Much later, in prison, Otto meets Dr. Reichhardt, a conductor who has “not very actively opposed the Hitler regime, nor conspired with others, nor put up posters, nor plotted assassinations, but had simply lived in accordance with his principles,” a simple-sounding resolve which has led him, among other things, to speak frankly about “how disastrous the course was that the German people were taking under their Führer.” To Otto’s lament that his postcards ultimately made no difference–“and then they kill us, and what good did our resistance do?”–Reichhardt replies, “it will have helped us to feel that we behaved decently till the end,” a moral imperative that Otto eventually echoes to his lawyer, who wonders if he isn’t “sorry to lose your life over a stupid stunt like that.” “At least I stayed decent,” Otto rebukes him:
“I didn’t participate. . . . What was your price for turning into such a fine gentleman, with creased trousers and polished fingernails and deceitful concluding speeches? What did you have to pay? . . . You know perfectly well that the man behind bars is the decent one.”
The main driver of the novel’s plot is less the distribution of the postcards themselves than the investigation launched to discover the writer of these ineffectually seditious messages. It is led by Inspector Escherich, who pursues the criminal he dubs the ‘Hobgoblin’ more out of stern professionalism than any particular dedication to the Führer. When he finally has the Quangels in custody, though, Otto “vanquishes” him with the reality of this long-awaited victory: in “just” doing his job, he has been willingly complicit in the regime’s cruelty and injustice. “You’re working in the employ of a murderer,” Otto points out, “delivering ever new victims to him. You do it for money; perhaps you don’t even believe in the man.” Pressured by the celebratory SS to join them in “baptizing” Otto by smashing their glasses over his head, Escherich has “the sense that he was hitting out at himself, striking with an ax at the roots of the tree of his own life.” Unable to bear what he has done and who he has become, Escherich–“Otto Quangel’s only convert”–takes his own life.

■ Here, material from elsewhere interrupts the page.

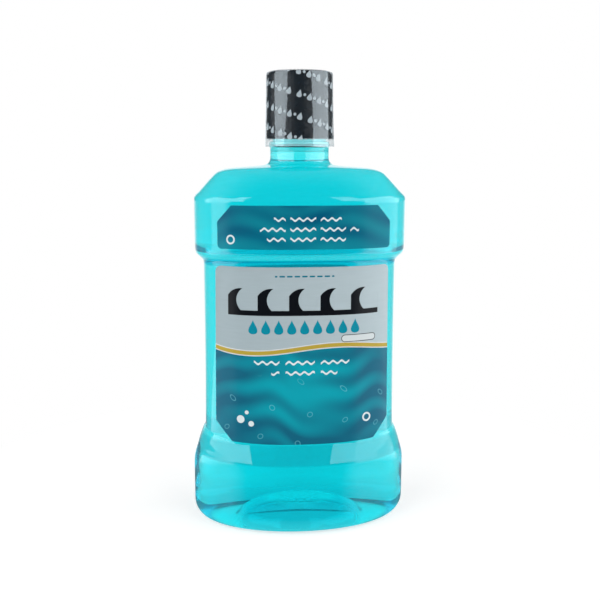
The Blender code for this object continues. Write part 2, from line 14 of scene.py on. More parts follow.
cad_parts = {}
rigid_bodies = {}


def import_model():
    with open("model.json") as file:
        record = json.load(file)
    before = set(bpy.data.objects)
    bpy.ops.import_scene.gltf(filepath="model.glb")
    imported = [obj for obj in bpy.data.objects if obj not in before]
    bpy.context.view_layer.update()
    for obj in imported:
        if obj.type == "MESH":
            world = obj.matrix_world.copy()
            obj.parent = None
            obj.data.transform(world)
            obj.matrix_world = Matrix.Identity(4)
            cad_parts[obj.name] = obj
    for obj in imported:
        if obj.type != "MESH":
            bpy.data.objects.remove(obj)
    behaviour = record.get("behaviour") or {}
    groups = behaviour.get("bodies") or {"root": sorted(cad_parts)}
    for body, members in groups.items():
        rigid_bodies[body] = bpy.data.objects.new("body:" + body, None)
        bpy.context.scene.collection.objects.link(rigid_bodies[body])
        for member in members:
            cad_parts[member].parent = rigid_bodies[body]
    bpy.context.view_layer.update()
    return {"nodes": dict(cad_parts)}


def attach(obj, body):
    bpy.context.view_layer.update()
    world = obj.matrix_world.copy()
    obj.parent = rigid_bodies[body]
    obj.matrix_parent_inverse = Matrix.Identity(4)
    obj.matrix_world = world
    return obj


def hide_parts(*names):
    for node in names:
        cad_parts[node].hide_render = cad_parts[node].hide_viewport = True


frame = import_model()
scene = bpy.context.scene
MM = 0.001

# Outside of the blown body: half width and half depth of each zone
BASE = (66.0, 40.2)
WAIST_FOOT = (58.6, 35.8)
WAIST_HEAD = (57.9, 35.8)
BLOCK = (63.0, 41.0)
CROWN = (43.5, 28.0)
WALL = 0.8

# Heights where the zones end
BASE_TOP = 34.0
FLARE_TOP = 59.5
WAIST_TOP = 160.6
LEDGE_TOP = 172.6
BLOCK_TOP = 200.5
ROOF_TOP = 217.3
CROWN_TOP = 219.3
NECK_TOP = 229.6

# Exponents of the zones' plans, which are superellipses
ELLIPSE = 2.0
WAIST_EXPONENT = 2.5
BLOCK_EXPONENT = 2.7

# Foot: its outer fillet, and its flat ring at the front and at the sides
FOOT_FILLET = 11.5
FOOT_RING = 5.0
FOOT_SIDE = 16.5
FILLET_STEPS = 6

# Domed underside: its edge and rise, the round patch in its middle with the gate and a dashed
# ring, and shares of the rise and of the edge's size between the patch and the edge
DOME = (BASE[0] - FOOT_FILLET - FOOT_SIDE, BASE[1] - FOOT_FILLET - FOOT_RING)
PUSH_UP = 13.5
GATE = 0.4
GATE_DROP = 0.5
PATCH = 10.3
PATCH_START = 6.8
PATCH_STEP = 0.35
PATCH_SAG_SHARE = 0.07
PATCH_WIDTH_SHARE = 1.25
MARK = 9.2
MARK_WIDTH = 0.45
MARK_DROP = 0.45
MARK_DASHES = 12
DOME_SHARES = ((0.78, 0.60), (0.42, 0.86))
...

There are ways in which a novel about a conspiracy to assassinate Hitler or sabotage a munitions factory or otherwise cause disruption on a much bigger scale would be more exciting than one about a middle-aged couple leaving postcards around. Yes, Fallada was telling the Hampels’ story, but he made other changes to it and could always have raised the stakes in the service of melodrama, after all. In the end, though, I think it is precisely the small scale of the Quangels’ activism that makes Every Man Dies Alone so powerful. For one thing, as Otto points out at the start, even that minor infraction is enough to cost them their lives; the disproportion of the risk and then the punishment is itself a grim measure of fascism’s violence, of the extremities required to maintain its totalitarian order.

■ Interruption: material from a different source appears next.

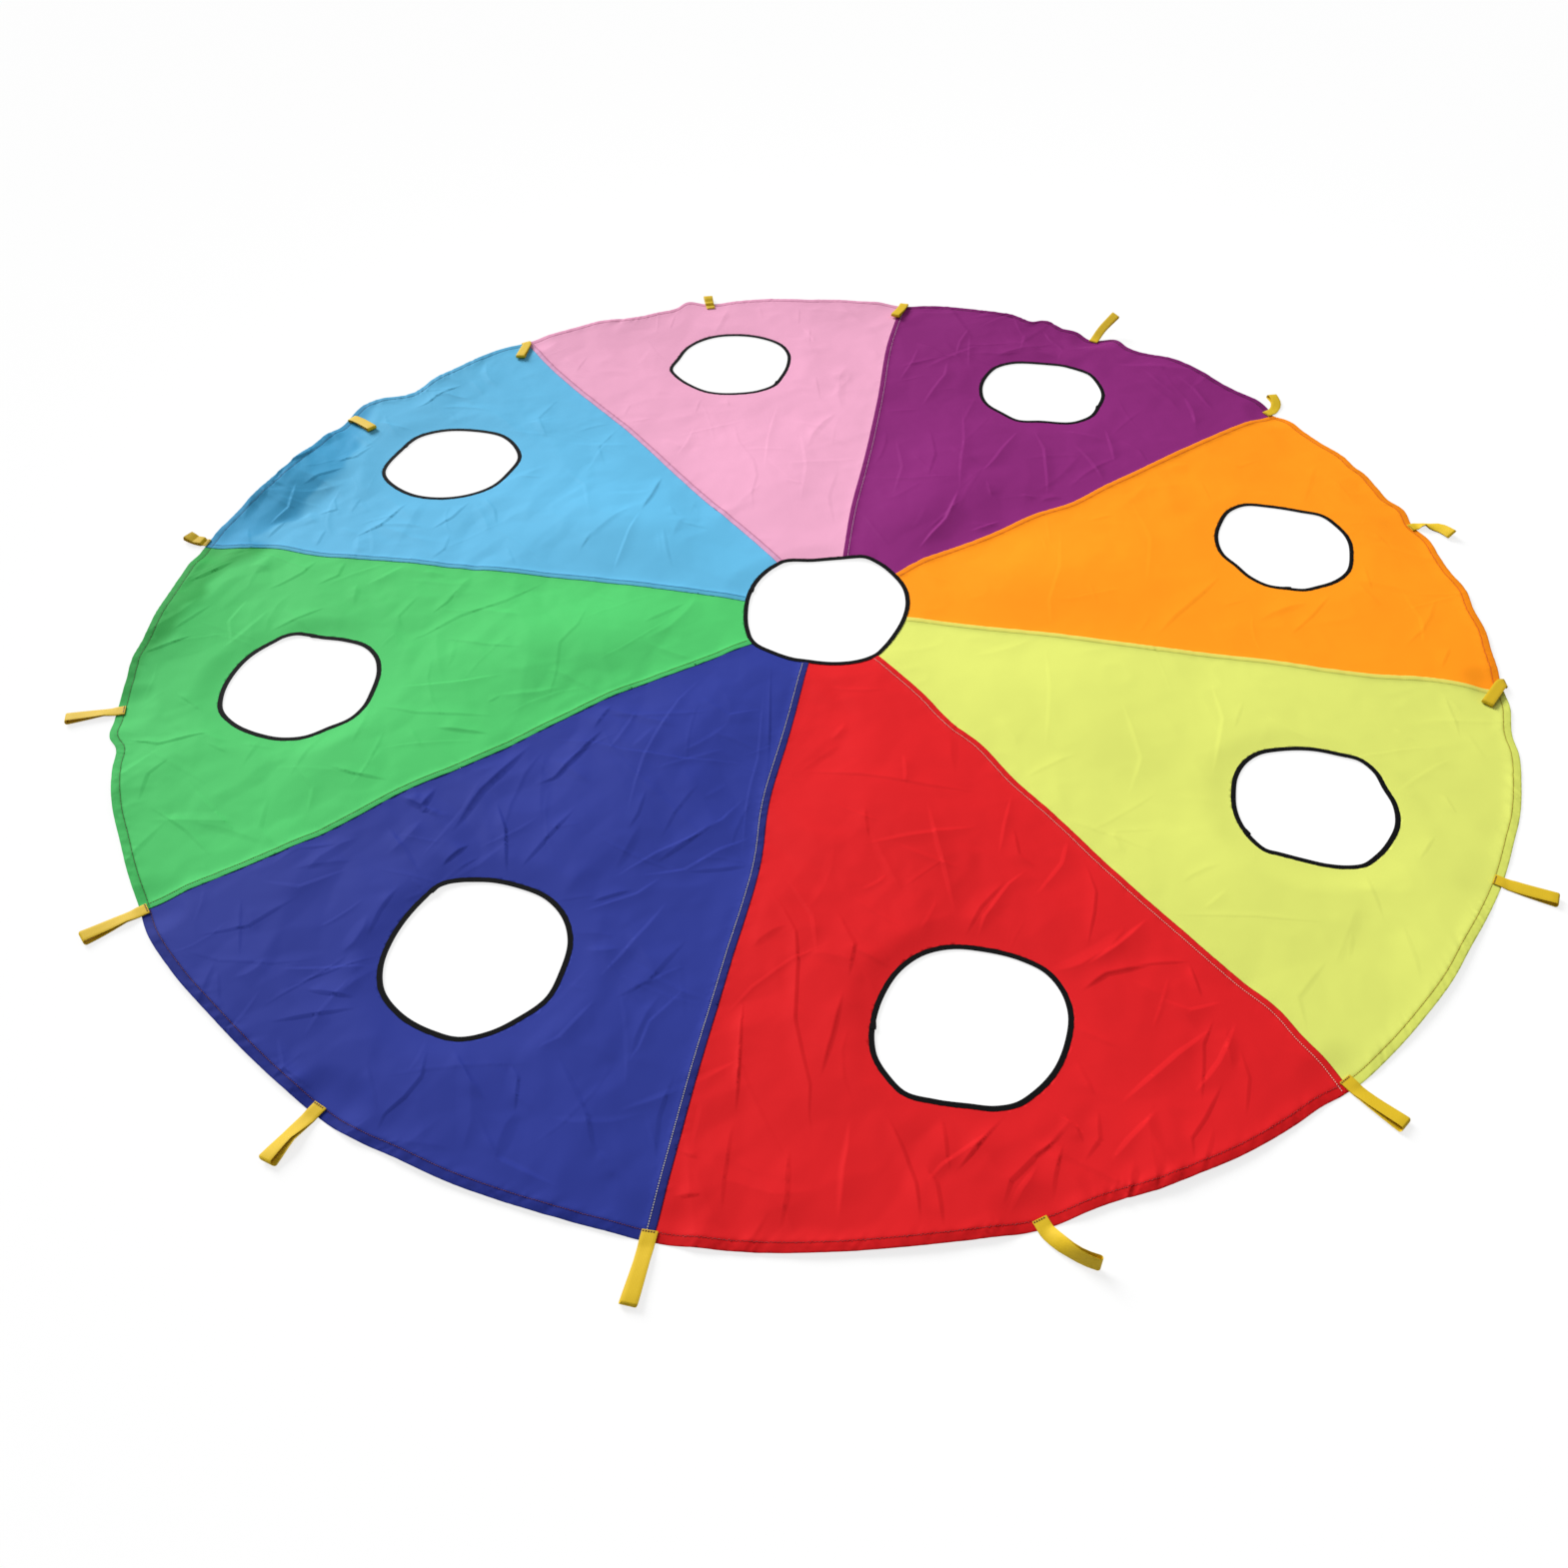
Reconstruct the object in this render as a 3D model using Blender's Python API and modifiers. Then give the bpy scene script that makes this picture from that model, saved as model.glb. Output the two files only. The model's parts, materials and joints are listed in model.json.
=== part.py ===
"""A play parachute laid out on the floor, with sixteen webbing handles sewn round its hem.

Metres, +Z up. The origin is the middle of the canopy, on the floor under its hem.
Eight cloth gores meet in lapped seams. Each gore has a round hole and the middle has another,
and a folded tape binds the edge of every hole. Each handle is a strap folded double: a tab sewn
on the hem, and a loop that folds up and over the canopy at the rim.
"""

import math

import bmesh
import bpy
from mathutils import Matrix, Vector

# Canopy
CANOPY_RADIUS = 1.5
GORE_COUNT = 8
FIRST_SEAM_ANGLE = math.radians(-143.2)
CENTRE_HOLE_RADIUS = 0.175
GORE_HOLE_RADIUS = 0.1585
HOLE_TO_RIM = 0.2045

# Cloth, its hem and its seams
CLOTH = 0.0008
FIT = 0.0003
HEM_WIDTH = 0.017
SEAM_LAP = 0.012
LAP_RAMP = 0.004

# Tape round the holes
TAPE = 0.0006
BINDING_WIDTH = 0.008
RING_SIDES = 32

# Webbing handles
WEBBING_WIDTH = 0.025
WEBBING = 0.0015
TAB_LENGTH = 0.015
LOOP_REACH = 0.1
NOSE_RADIUS = 0.005
NOSE_STEPS = 6
SEWN_LENGTH = 0.004
SAG_LENGTH = 0.014
GROOVE = 0.0003
FLOOR_GAP = 0.0002

# Soft swells of the laid cloth
INNER_SWELL = 0.02
RIM_SWELL = 0.016
SWELL_MARGIN = 0.01
FLAT_HALF_WIDTH = 0.04

# Where the swells begin and end, clear of the tapes round the holes
GORE_HOLE_DISTANCE = CANOPY_RADIUS - HOLE_TO_RIM - GORE_HOLE_RADIUS
TAPE_REACH = BINDING_WIDTH + SWELL_MARGIN
INNER_SWELL_START = CENTRE_HOLE_RADIUS + TAPE_REACH
INNER_SWELL_END = GORE_HOLE_DISTANCE - GORE_HOLE_RADIUS - TAPE_REACH
RIM_SWELL_START = GORE_HOLE_DISTANCE + GORE_HOLE_RADIUS + TAPE_REACH

# Heights that follow from the sizes above
LAYER = CLOTH + FIT
SHEET_LOW = LAYER
SHEET_HIGH = SHEET_LOW + CLOTH
TAB_LOW = SHEET_HIGH + FIT
TAB_HIGH = TAB_LOW + 2 * WEBBING
HINGE_HEIGHT = TAB_HIGH + FIT / 2
BAY = math.pi / GORE_COUNT

# Shares of a bay, of the two swells' reach and of a loop's length where mesh lines run
BAY_LINE_SHARES = (0, 1 / 3, 2 / 3, 1)
FLAT_SHARE = 0.3
INNER_ROW_SHARES = (0.22, 0.48, 0.74, 1)
RIM_ROW_SHARES = (0, 0.5)
STRAND_SHARES = (0.07, 0.16, 0.36, 0.68, 1)

# How far the cloth swells in the middle of each gore and at the rim of each bay
GORE_SWELL_SHARES = (0.55, 0.4, 0.5, 0.7, 0.4, 0.4, 1, 0.85)
BAY_SWELL_SHARES = (0.1, 0.15, 0.1, 0.2, 0.3, 0, 0.55, 0.7, 0.3, 0.4, 0.3, 0.4, 0.4, 1, 0.7, 0.3)

# Gores anticlockwise from the first seam, with their colours
GORES = (
    ("blue", (0.04, 0.055, 0.32)),
    ("red", (0.70, 0.025, 0.028)),
    ("lime", (0.73, 0.79, 0.18)),
    ("orange", (1.0, 0.34, 0.02)),
    ("purple", (0.26, 0.03, 0.19)),
    ("pink", (0.86, 0.42, 0.60)),
    ("sky", (0.14, 0.50, 0.80)),
    ("green", (0.08, 0.54, 0.15)),
)
YELLOW = (0.66, 0.42, 0.03)
BLACK = (0.008, 0.008, 0.009)

# Handles anticlockwise from the first seam: how far each is folded over, how far it turns
# sideways, and the share of its length that takes the turn
HANDLES = (
    ("green_blue", 0, 8, 0.6),
    ("blue", 0, 5, 0.6),
    ("blue_red", 0, 2, 0.6),
    ("red", 0, 75, 1.0),
    ("red_lime", 0, 10, 0.6),
    ("lime", 0, 9, 0.6),
    ("lime_orange", 175, -50, 0.4),
    ("orange", 0, -45, 0.8),
    ("orange_purple", 0, 55, 0.8),
    ("purple", 30, -20, 0.6),
    ("purple_pink", 175, 14, 0.6),
    ("pink", 0, 4, 0.6),
    ("pink_sky", 175, 40, 0.5),
    ("sky", 175, 12, 0.6),
    ("sky_green", 0, -35, 0.6),
    ("green", 0, 8, 0.6),
)


def clear_scene():
    for old in list(bpy.data.objects):
        bpy.data.objects.remove(old, do_unlink=True)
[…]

More than that, though, there’s something so disarmingly and deceptively manageable about the postcards themselves. Fallada’s tone throughout the novel is so prosaic and matter of fact, and his Quangels are so very low key themselves, that I nearly made the same mistake as Escherich, underestimating their accomplishment because I measured the scale of their resistance against the vastness of their enemy. Then I saw the reproductions of some of the Hampels’ actual postcards (included in the Melville House edition of Every Man Dies Alone) and found myself affected more powerfully by them than by the novel’s account of the Quangels’ deaths:

That laborious lettering is at once unbearably humble and unthinkably heroic. Anyone could do such a thing–it takes no special skills, no fancy equipment, no elaborate conspiracy, no great physical strength–but how many people would? Would you? Would I? Would we stay decent, even if writing a postcard was “all” it took? In putting the means so close to hand for all of us, Fallada makes it painfully clear that the smallest act of resistance is much more difficult and thus much more precious than we thought.